In light of that, BP submits Initial and Final Proposal Compensation Amounts of $63,846 preRTP, which it contends results from recalculating the award without the months following Claimant’s loss of the contract in question. Alternatively, it suggests that the claim be remanded with instructions to calculate an award “based exclusively on any Economic Damage that Claimant experienced.”

Claimant, in response, contends the record clearly establishes it is a tourist based business in Zone A and is therefore entitled to a presumption of causation. Since that is the case, BP has no basis for appeal. Citing Settlement Agreement Section 5.3.2.3, Claimant argues that unless causation is presumed, BEL claimants must establish their loss was due to or resulting from the DWH incident in accordance with Settlement Agreement Exhibit 4B. Continuing, that Exhibit 4B, Part I paragraph 4, provides:

“If you are in Zone A or Zone B, and you meet the “Tourism Definition,” you are not required to provide any evidence of causation.”

While arguing that the inquiry should end here, Claimant goes on to address the merits of BP’s argument.
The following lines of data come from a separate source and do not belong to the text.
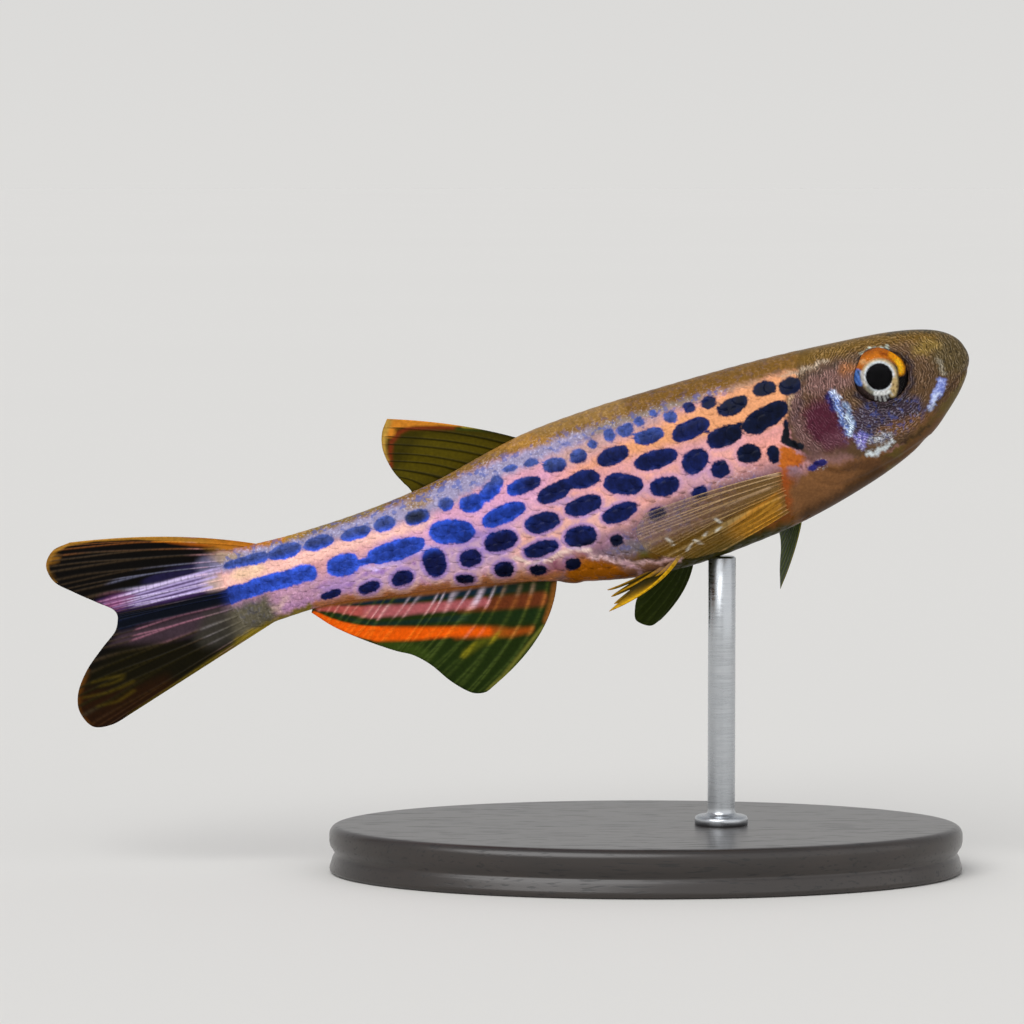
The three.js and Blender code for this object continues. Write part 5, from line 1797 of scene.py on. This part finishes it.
CAUDAL_FIN = Fin(
    name="caudal_fin_rayed", nodes=("caudal_fin_upper", "caudal_fin_lower"), slot="tail_fin",
    root=(
        (42.4, 0.6), (43.4, 0.35), (44.1, -0.3), (44.1, -1.3), (44.1, -1.5), (44.1, -1.72), (44.1, -2.6),
        (43.4, -3.45), (42.4, -3.65),
    ),
    margin=(
        (53.35, 3.93), (54.46, 3.73), (55.1, 3), (54.95, 2), (54.05, 1.1), (52.84, 0.1), (52, -0.6),
        (51.88, -0.95), (51.95, -1.25), (52.24, -1.77), (53.3, -2.55), (54.61, -3.61), (55.5, -4.8),
        (55.7, -5.8), (55.2, -6.85), (54.1, -7.05), (52.8, -6.73),
    ),
    stops=((0, 0.47, 0.53, 1), (0, 3, 5, 8), (0, 6.6, 7.4, 16)),
    rays=19, bow=(-0.85, -0.05, 0), film="#080605", rib="#3a2e20", per_ray=14, fork_at=0.5, fork=0.22,
    uneven=0.35,
    takes_skin=True, ripple=0.1, waves=1.6,
    film_washes=(
        Wash("#1c1838", Blob(47.8, 0.55, 2, 0.3), 0.35, 0.9),
        Wash("#5c5a74", Blob(45.6, 0.45, 0.9, 0.55), 0.3),
        Wash("#3c2654", Area((
            (44.5, 0), (47, 0.15), (50.5, 0.3), (52.6, 0.3), (51.7, -0.65), (48, -1), (44.5, -1.15),
        )), 0.18),
        Wash("#b09a94", Blob(45.4, -0.6, 1, 0.5), 0.4),
        *VIOLET_STREAKS,
        Wash("#70385c", Blob(51.4, -0.1, 1, 0.36), 0.3, 0.8),
        Wash("#060a14", NAVY_BAND, 0.14),
        Wash("#3a2c34", Area(((44.5, -2.1), (51.9, -1.9), (52.6, -2.4), (50, -3.2), (45, -3.2))), 0.3),
        Wash("#34312a", Area(((44, -2.2), (46.8, -2.2), (47.8, -3.4), (47.6, -4.4), (44, -4))), 0.4, 0.85),
        Wash("#0f0c02", Area((
            (49, -3.2), (52, -2.6), (55, -3.7), (55.9, -5.4), (52, -6.6), (46.5, -4.5),
        )), 0.45),
        Wash("#220f02", Area((
            (50, -5), (53, -5), (55.2, -4.2), (56, -6), (55.5, -7.2), (49, -6.2),
        )), 0.5, 0.85),
        Wash("#5e5010", Stroke(LOWER_LOBE, 0.3, 0.1), 0.16),
        Wash("#5a3408", Stroke(((54.4, -3.5), (55.2, -4.5), (55.6, -5.6), (55.2, -6.6)), 0.16), 0.16),
        *GOLD_STREAKS,
        Wash("#a2520c", Stroke(((42.2, 0.8), (44.2, 1.25), (46.4, 2), (47.6, 2.45)), 0.3, 0.1), 0.14),
        Wash("#8a5c1c", Blob(54.5, 3.35, 0.5, 0.26), 0.18, 0.8),
        Wash("#9c6c24", GOLD_EDGE, 0.06),
    ),
    rib_washes=(
        Wash("#8c4f1c", Stroke(((46, 1.6), (49, 2.7), (52, 3.5), (53.6, 3.6)), 0.25), 0.25, 0.7),
        Wash("#6a6c84", Blob(48.6, 0.75, 3.2, 0.5, -3), 0.35, 0.8),
        Wash("#8d88ae", Blob(45.6, 0.45, 1.1, 0.6), 0.3),
        Wash("#d2c2ea", Area((
            (44.5, 0.1), (47, 0.28), (50.5, 0.36), (52.4, 0.1), (50.8, -0.6), (48, -1), (44.5, -1.15),
        )), 0.2),
        Wash("#e6cdb8", Blob(45.2, -0.7, 1, 0.5), 0.4),
        Wash("#b46a98", Blob(51.9, -0.1, 0.9, 0.4), 0.5, 0.8),
        Wash("#10162a", NAVY_BAND, 0.14),
        Wash("#a06a7c", Area(((45, -2), (50.8, -1.85), (51.4, -2.6), (49.4, -3.1), (45, -2.5))), 0.2),
        Wash("#6a6668", Area(((44, -2.2), (46.8, -2.3), (47.4, -3.2), (47, -4.2), (44, -4))), 0.3, 0.8),
        Wash("#1e1904", Area((
            (49, -3.3), (52, -2.8), (55, -3.9), (55.7, -5.4), (52, -6.6), (46.5, -4.5),
        )), 0.45),
        *GOLD_STREAKS,
        Wash("#38200a", Area((
            (50, -5.3), (53, -5.9), (55.2, -6.2), (56, -6), (55.5, -7.2), (49, -6.2),
        )), 0.4, 0.85),
        Wash("#6a5a12", Stroke(LOWER_LOBE, 0.32, 0.12), 0.16),
        Wash("#e0821a", Stroke(((42.2, 0.8), (44.2, 1.25), (46.4, 2), (48.4, 2.7)), 0.4, 0.12), 0.16),
        Wash("#b08034", GOLD_EDGE, 0.08),
    ),
)
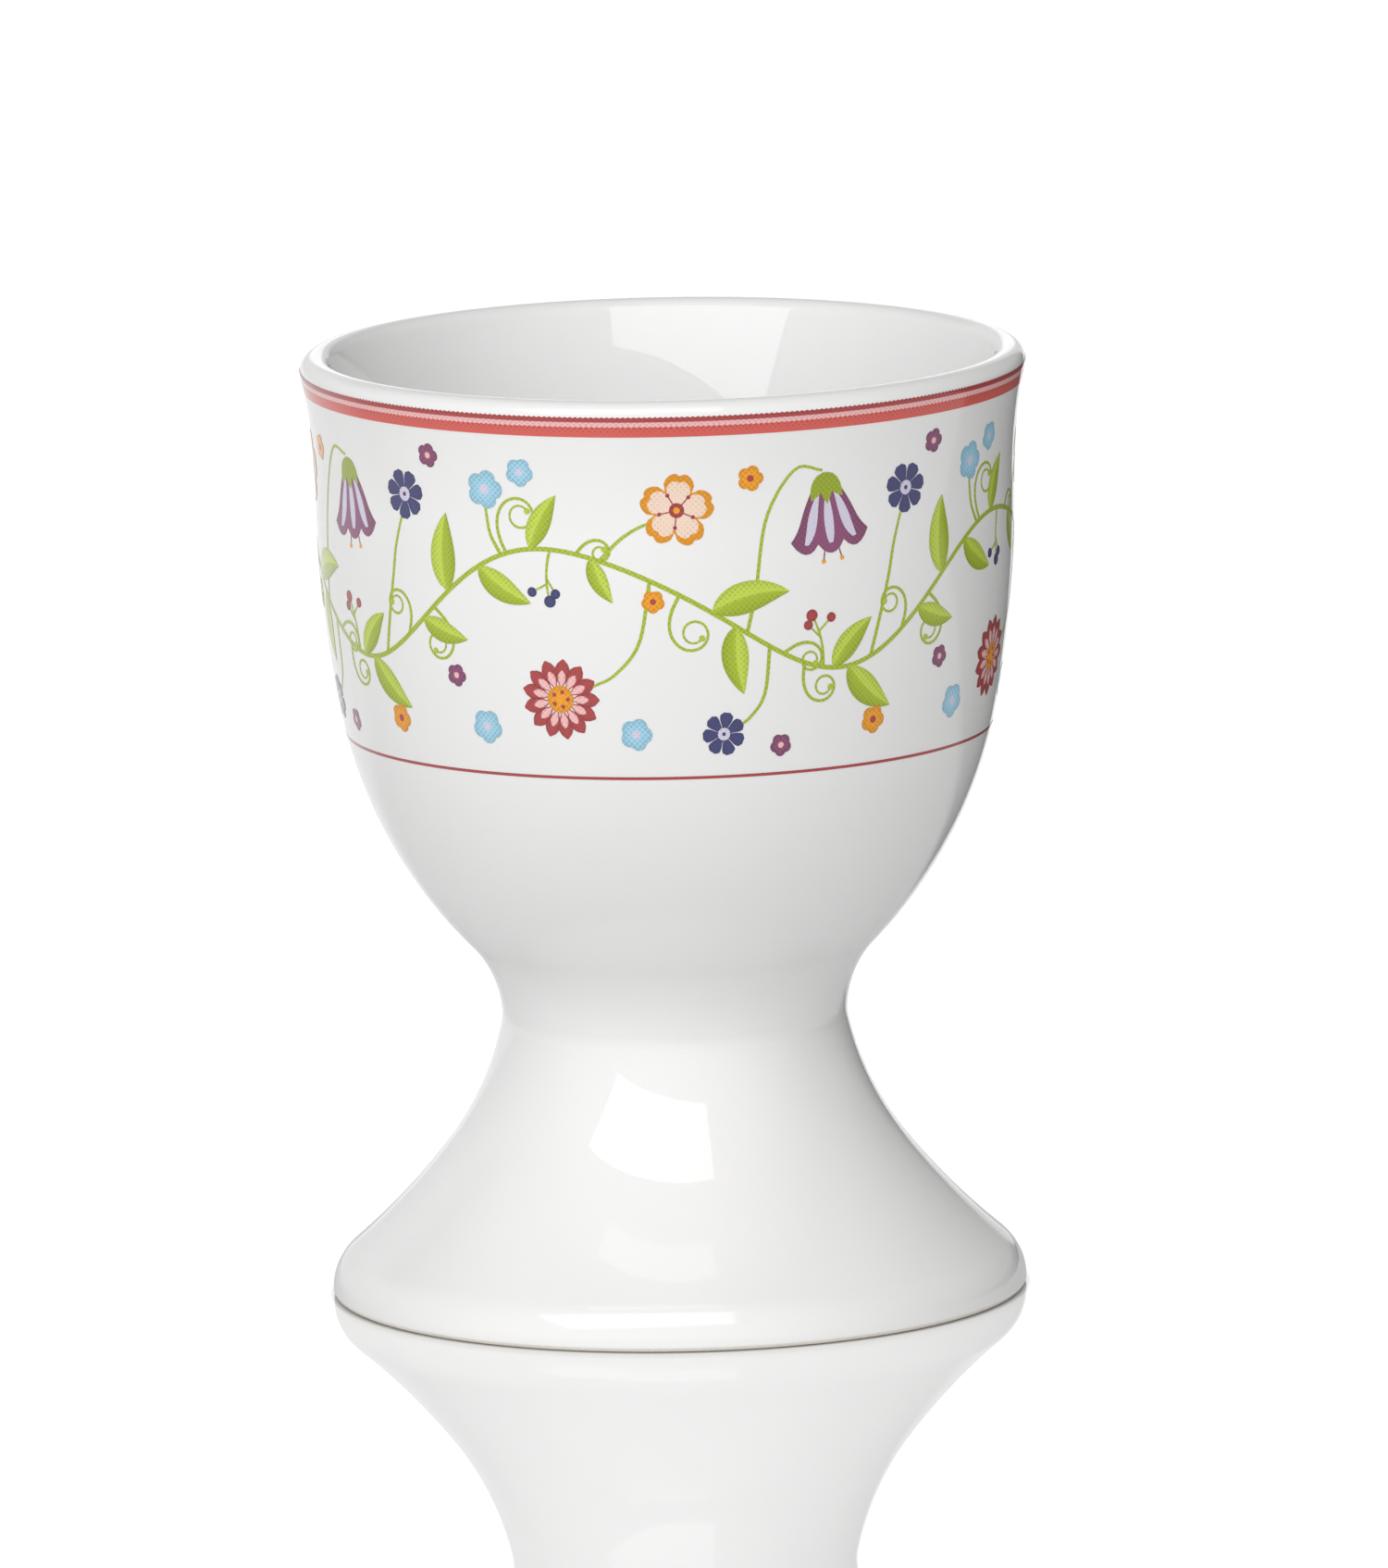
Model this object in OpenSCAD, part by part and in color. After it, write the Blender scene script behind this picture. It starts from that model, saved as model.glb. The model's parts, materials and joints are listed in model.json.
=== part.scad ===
// Footed egg cup in glazed porcelain: a bowl luted with slip to a hollow foot, with printed lines.
// Each piece is a section turned about the Z axis. A section is drawn with a compass: two arcs run
// smoothly into each other when their centres and the point where they meet lie on one line.
// The origin is on the axis, on the plane that the foot stands on. Lengths are in millimetres.

/* [Overall] */
// Height from the table to the lip
cup_h = 65; // [63:0.5:72]
// Outer diameter of the body where its side stands upright, below the flare of the lip
body_d = 47.6; // [46.6:0.1:49]
// Outer diameter of the foot
foot_d = 47.5; // [45:0.1:51]
// Diameter of the waist, where the bowl sits on the foot
waist_d = 23.6; // [22:0.2:25.6]
// Height of the joint between the foot and the bowl
joint_z = 19; // [17.5:0.25:20.5]

/* [Bowl] */
// How far the lip stands out past the upright side
lip_out = 0.9; // [0.6:0.05:1.4]
// Height of the lip above the place where the side stands upright
lip_rise = 9.5; // [8:0.5:11]
// Radius of the long curve of the side
side_r = 80; // [70:1:110]
// Radius of the round belly below it
belly_r = 31.5; // [29:0.5:34]
// Radius of the hollow curve from the belly down to the waist
neck_r = 7.5; // [5:0.5:10]
// Thickness of the wall at the lip, which is rounded over it
lip_t = 2.1; // [1.7:0.1:2.6]
// Thickness of the wall, measured level, where the inside stands upright
belly_t = 4.3; // [3.6:0.1:4.8]
// Thickness of the floor between the seat and the inside of the bowl
floor_t = 4; // [3:0.25:6]
// Diameter of the dished middle of the underside
dish_d = 14.4; // [10:0.2:15]
// Depth of the dish
dish_h = 0.8; // [0.4:0.1:1.6]

/* [Foot] */
// Angle between the side of the foot and the upright, where it meets the bowl
crease_a = 11; // [5:1:15]
// Radius of the hollow curve below the waist
stem_r = 21; // [14:1:26]
// Radius of the wider curve of the skirt
skirt_r = 48; // [40:1:70]
// Radius of the rounded shoulder above the rim of the foot
toe_r = 2.2; // [1.2:0.1:3]
// Height of the widest place of the foot, and radius of the edge below it
toe_h = 0.9; // [0.6:0.1:1.1]
// Wall thickness of the foot
foot_t = 3; // [2.6:0.1:3.4]
// Radius of the inner edge of the ring that stands on the table
tread_r = 0.8; // [0.4:0.1:0.9]

/* [Joint] */
// Thickness of the slip between the foot and the bowl
slip_t = 0.3; // [0.2:0.05:0.6]
// How far the slip lies back from the surface, which shows as a fine line
slip_sink = 0.06; // [0.02:0.01:0.2]
// Radius of the bead of slip squeezed out inside the foot
slip_bead = 0.7; // [0.4:0.1:0.9]

/* [Print] */
// Thickness of the printed colour on the glaze
print_t = 0.05; // [0.03:0.01:0.1]
// Distance from the lip down to the top edge of the print
print_drop = 0.95; // [0.8:0.05:3]
// Height of the narrow dark line at the top of the print
line_h = 0.36; // [0.2:0.02:0.6]
// Height of the pale hairline under it
hairline_h = 0.28; // [0.2:0.02:0.6]
// Height of the broad band under the hairline
band_h = 0.77; // [0.5:0.01:1.4]
// Height of the whole print, from its top edge to the bottom of the border line
print_h = 25.1; // [20:0.1:28]
// Height of the fine border line
border_h = 0.2; // [0.14:0.02:0.4]

/* [Hidden] */

// Largest distance between an arc and the straight steps that draw it
arc_tol = 0.004;
// Straight steps that draw the round bottom of the inside
hollow_steps = 48;
$fn = 180;

// How near the radius of the belly or of the side may come to that of the one arc that needs neither
fair_share = 0.9;
// Where the inside stands upright, as a share of the way from its floor up to where the outside does
wall_share = 0.53;

// Radii from the diameters above
body_r = body_d / 2;
rim_r = body_r + lip_out;
foot_r = foot_d / 2;
waist_r = waist_d / 2;
dish_r = dish_d / 2;
lip_r = lip_t / 2;

// The point in one direction from a centre
function spoke(c, r, a) = c + r * [cos(a), sin(a)];

// The points of an arc without its first one, so that one arc can follow another
function arc(c, r, from_a, to_a) =
  let (steps = ceil(abs(to_a - from_a) / (2 * acos(1 - arc_tol / r))))
  [for (i = [1:steps]) spoke(c, r, from_a + (to_a - from_a) * i / steps)];

// The direction from one point to another, from 0 to 360 degrees
function bearing(from, to) =
  let (a = atan2(to.y - from.y, to.x - from.x)) a < 0 ? a + 360 : a;

// The crossing of two circles that lies on the left of the way from the first centre to the second
function crossing(c1, r1, c2, r2) =
  let (gap = norm(c2 - c1), way = (c2 - c1) / gap)
  let (along = (r1 * r1 - r2 * r2 + gap * gap) / (2 * gap))
  c1 + along * way + sqrt(r1 * r1 - along * along) * [-way.y, way.x];

// The direction from a centre to the left-hand side of its circle, at one height
function left_a(c, r, z) = 180 - asin((z - c.y) / r);

// How far the right-hand side of a circle lies from the axis, at one height
function right_x(c, r, z) = c.x + sqrt(r * r - (z - c.y) * (z - c.y));

// The points, without the first, of a quarter of an ellipse, upright at its top and level on the axis
function hollow(top, bottom) =
  [for (i = [1:hollow_steps])
    let (a = 90 * i / hollow_steps)
    [top.x * cos(a), top.y - (top.y - bottom.y) * sin(a)]];

// Bowl: one arc could run from the neck to the upright place. The belly is rounder and the side flatter
seat_z = joint_z + slip_t / 2;
body_z = cup_h - lip_rise;
neck_c = [waist_r + neck_r, joint_z];
fair_in = body_r - neck_c.x;
fair_up = body_z - joint_z;
fair_r = (fair_in * fair_in + fair_up * fair_up - neck_r * neck_r) / (2 * (neck_r + fair_in));
round_r = min(belly_r, fair_r * fair_share);
long_r = max(side_r, fair_r / fair_share);
// Bowl: where its outer arcs are centred, from the waist up
side_c = [body_r - long_r, body_z];
belly_c = crossing(side_c, long_r - round_r, neck_c, neck_r + round_r);
// The lip is half a circle across the wall, and the flare is the arc that meets both it and the side
lip_c = [rim_r - lip_r, cup_h - lip_r];
lip_in = body_r - lip_c.x;
lip_up = lip_c.y - body_z;
flare_r = (lip_in * lip_in + lip_up * lip_up - lip_r * lip_r) / (2 * lip_out);
flare_c = [body_r + flare_r, body_z];
// Directions in which one arc gives way to the next
seat_a = left_a(neck_c, neck_r, seat_z);
neck_a = bearing(neck_c, belly_c);
side_a = bearing(side_c, belly_c) - 360;
lip_a = bearing(flare_c, lip_c);

// Bowl: the inside is round up to where it stands upright, and from there the mouth arc opens to the lip
floor_z = seat_z + floor_t;
wall_z = floor_z + wall_share * (body_z - floor_z);
side_low = spoke(side_c, long_r, side_a);
wall_out = wall_z > side_low.y ? right_x(side_c, long_r, wall_z) : right_x(belly_c, round_r, wall_z);
cavity_r = wall_out - belly_t;
mouth_in = lip_c.x - cavity_r;
mouth_up = lip_c.y - wall_z;
mouth_r = (mouth_in * mouth_in + mouth_up * mouth_up - lip_r * lip_r) / (2 * (mouth_in - lip_r));
mouth_c = [cavity_r + mouth_r, wall_z];
mouth_a = bearing(mouth_c, lip_c);
// The dish under the floor is part of a circle on the axis
dish_round_r = (dish_r * dish_r + dish_h * dish_h) / (2 * dish_h);
dish_c = [0, seat_z + dish_h - dish_round_r];

// Foot: where its arcs are centred, from the waist down
foot_top = joint_z - slip_t / 2;
stem_c = spoke([waist_r, joint_z], stem_r, crease_a);
toe_c = [foot_r - toe_r, toe_h];
edge_c = [foot_r - toe_h, toe_h];
skirt_c = crossing(stem_c, skirt_r - stem_r, toe_c, skirt_r + toe_r);
toe_a = bearing(toe_c, skirt_c);
skirt_a = bearing(skirt_c, stem_c);
// Foot: its inside follows the outside at the thickness of the wall, down to the inner edge
stem_in_r = stem_r + foot_t;
skirt_in_r = skirt_r + foot_t;
tread_c = spoke(skirt_c, skirt_in_r - tread_r, left_a(skirt_c, skirt_in_r - tread_r, tread_r));
foot_in = spoke(stem_c, stem_in_r, left_a(stem_c, stem_in_r, foot_top)).x;

// Print: heights of its edges, measured down from the lip
print_top = cup_h - print_drop;
line_z = print_top - line_h;
hairline_z = line_z - hairline_h;
band_z = hairline_z - band_h;
border_z = print_top - print_h;

// The outside of the bowl from the seat to the top of the lip, moved outwards by a thickness
function bowl_side(thick) = concat(
  [spoke(neck_c, neck_r - thick, seat_a)],
  arc(neck_c, neck_r - thick, seat_a, neck_a),
  arc(belly_c, round_r + thick, neck_a - 180, side_a),
  arc(side_c, long_r + thick, side_a, 0),
  arc(flare_c, flare_r - thick, 180, lip_a),
  arc(lip_c, lip_r + thick, lip_a - 180, 0),
  arc(lip_c, lip_r + thick, 0, 90)
);

// Half section of the bowl: up the outside, over the lip, down the inside and across the dish
module bowl_section() {
  polygon(concat(
    bowl_side(0),
    arc(lip_c, lip_r, 90, mouth_a),
    arc(mouth_c, mouth_r, mouth_a, 180),
    hollow([cavity_r, wall_z], [0, floor_z]),
    [[0, seat_z + dish_h]],
    arc(dish_c, dish_round_r, 90, acos(dish_r / dish_round_r))
  ));
}

// Half section of the foot: round the toe, up the outside, across the seat and down the inside
module foot_section() {
  polygon(concat(
    [[edge_c.x, 0]],
    arc(edge_c, toe_h, -90, 0),
    arc(toe_c, toe_r, 0, toe_a),
    arc(skirt_c, skirt_r, toe_a + 180, skirt_a),
    arc(stem_c, stem_r, skirt_a, left_a(stem_c, stem_r, foot_top)),
    [[foot_in, foot_top]],
    arc(stem_c, stem_in_r, left_a(stem_c, stem_in_r, foot_top), skirt_a),
    arc(skirt_c, skirt_in_r, skirt_a, bearing(skirt_c, tread_c)),
    arc(tread_c, tread_r, bearing(skirt_c, tread_c), 270)
  ));
}

// One ring of printed colour, which lies on the outside of the bowl between two heights
module print_ring(low_z, high_z) {
  rotate_extrude() intersection() {
    difference() {
      polygon(concat(bowl_side(print_t), [[0, cup_h + print_t], [0, seat_z]]));
      polygon(concat(bowl_side(0), [[0, cup_h], [0, seat_z]]));
    }
    translate([0, low_z]) square([rim_r + print_t, high_z - low_z]);
  }
}

module bowl() {
  color("#eceeed") rotate_extrude() bowl_section();
}

module foot() {
  color("#e4e6e4") rotate_extrude() foot_section();
}

// The slip fills the joint and stands out inside as a bead, under the bowl and against the foot
module slip_joint() {
  color("#cfcfc8") rotate_extrude() difference() {
    union() {
      translate([foot_in, foot_top]) square([waist_r - slip_sink - foot_in, slip_t]);
      intersection() {
        translate([foot_in, seat_z]) circle(slip_bead);
        translate([0, seat_z - slip_bead]) square([waist_r, slip_bead]);
      }
    }
    foot_section();
  }
}

module rim_line() {
  color("#a83a3e") print_ring(line_z, print_top);
}

module rim_hairline() {
  color("#f5b5b5") print_ring(hairline_z, line_z);
}

module rim_band() {
  color("#c8504f") print_ring(band_z, hairline_z);
}

module border_line() {
  color("#b0454a") print_ring(border_z, border_z + border_h);
}

bowl();
foot();
slip_joint();
rim_line();
rim_hairline();
rim_band();
border_line();
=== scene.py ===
"""White porcelain egg cup with a printed flower border: its glaze, its print and a small studio.

It is laid out as a Blender add-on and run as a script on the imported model. Every size is in
millimetres in the sums and in metres in the scene. The bowl and the foot are drawn by the sums of
the part's source, so their surfaces lie where the solids' do. Only the rim of the foot has a rounder
shoulder and a sharper edge, and glaze fills the corner at the joint.
"""

import json
from collections import namedtuple
from types import SimpleNamespace

import bpy
import numpy as np
from bpy.props import FloatProperty, FloatVectorProperty, PointerProperty
from mathutils import Matrix, Vector

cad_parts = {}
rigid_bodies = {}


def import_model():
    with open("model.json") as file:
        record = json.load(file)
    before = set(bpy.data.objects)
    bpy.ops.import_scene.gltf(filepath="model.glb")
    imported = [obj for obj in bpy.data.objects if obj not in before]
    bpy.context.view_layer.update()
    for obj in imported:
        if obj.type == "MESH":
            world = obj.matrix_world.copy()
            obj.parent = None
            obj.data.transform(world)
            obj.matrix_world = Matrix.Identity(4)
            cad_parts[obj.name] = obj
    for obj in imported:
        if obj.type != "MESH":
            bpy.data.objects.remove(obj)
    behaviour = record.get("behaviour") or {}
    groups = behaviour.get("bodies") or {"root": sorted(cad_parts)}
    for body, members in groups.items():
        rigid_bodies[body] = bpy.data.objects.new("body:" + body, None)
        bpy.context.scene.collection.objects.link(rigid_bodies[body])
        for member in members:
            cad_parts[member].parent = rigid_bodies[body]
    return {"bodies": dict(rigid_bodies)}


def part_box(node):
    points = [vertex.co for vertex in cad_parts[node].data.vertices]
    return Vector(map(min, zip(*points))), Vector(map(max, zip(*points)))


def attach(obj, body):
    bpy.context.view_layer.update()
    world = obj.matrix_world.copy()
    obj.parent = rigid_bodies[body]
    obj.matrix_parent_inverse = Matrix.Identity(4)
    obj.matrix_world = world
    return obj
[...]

It asserts, first, that it did not voluntarily refrain from submitting a bid for a new contract with the National Park Service. To the contrary, the service imposed new requirements, the most significant of which included supplying a much larger vessel capable of accommodating many more passengers than any of its existing vessels, which Claimant simply could not meet. It had no choice, then, but to pursue the remaining snorkeling and dolphin watching cruises which it offered to its clients.

Second, Claimant contends, correctly, that BP’s argument is one of alternate causation which is foreclosed by court approved CAO Policy 308 v. 2.

For the foregoing reasons, this BP appeal cannot be sustained. The decision of the Claims Administrator is therefore affirmed and Claimant’s Final Proposal is hereby selected.